First of all, let’s select all the columns.
df4.show(false)
+---+-----+-----+
|id |fruit|price|
+---+-----+-----+
|0 |Mango|20 |
|1 |Apple|16 |
|2 |null |10 |
|3 |Mango|25 |
|4 |Apple|14 |
+---+-----+-----+
Adding New Column Using Select
df5.show(false)
+---+-----+-----+-------------+
|id |fruit|price|delivery_date|
+---+-----+-----+-------------+
|0 |Mango|20 |2023-09-22 |
|1 |Apple|16 |2023-09-22 |
|2 |null |10 |2023-09-22 |
|3 |Mango|25 |2023-09-22 |
|4 |Apple|14 |2023-09-22 |
+---+-----+-----+-------------+
Spark Aggregation Using Select
val df6 = df5.select(col(“id”), col(“fruit”), col(“delivery_date”),
max(“price”).over(Window.partitionBy(“fruit”)).as(“price”))
.dropDuplicates(“fruit”)
df6.show(false)
+---+-----+-------------+-----+
|id |fruit|delivery_date|price|
+---+-----+-------------+-----+
|2 |null |2023-09-22 |10 |
|0 |Mango|2023-09-22 |25 |
|1 |Apple|2023-09-22 |16 |
+---+-----+-------------+-----+
Full Code
package com.stephen.tutorial
import com.stephen.Session
import org.apache.spark.sql.functions._
import org.apache.spark.sql.expressions.Window
class Tutorial1 extends Session{
val data = Seq((“0”, “Mango”, “20”), (“1”, “Apple”, “16”),
(“2”, null, “10”), (“3”, “Mango”, “25”), (“4”, “Apple”, “14”))
val columns = Seq(“id”, “fruit”, “price”)

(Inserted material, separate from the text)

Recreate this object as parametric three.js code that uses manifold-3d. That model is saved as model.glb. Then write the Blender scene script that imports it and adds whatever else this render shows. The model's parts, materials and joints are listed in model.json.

import sparkSn.implicits._
val df1 = data.toDF(columns:_*)
df1.show(false)
val df2 = df1.withColumn(“delivery_date”, current_date())
df2.show(false)
val df3 = df2.withColumn(“price2”, max(“price”).over(Window.partitionBy(“fruit”)))
.dropDuplicates(“fruit”)
df3.show(false)
val df4 = df1.select(“*”)
df4.show(false)
val df5 = df1.select(col(“*”), current_date().as(“delivery_date”))
df5.show(false)
val df6 = df5.select(col(“id”), col(“fruit”), col(“delivery_date”),
max(“price”).over(Window.partitionBy(“fruit”)).as(“price”))
.dropDuplicates(“fruit”)
df6.show(false)
}
Conclusion
As shown in the code above, both withColumn and Select can be used to transform the data in a way that Spark produces the same outcome.
Using withColumn, you are bound to perform your transformation on the entire parent dataframe data. However, with select, you can choose to reduce the number of columns of the dataframe, which means reducing the amount of data you want to transform.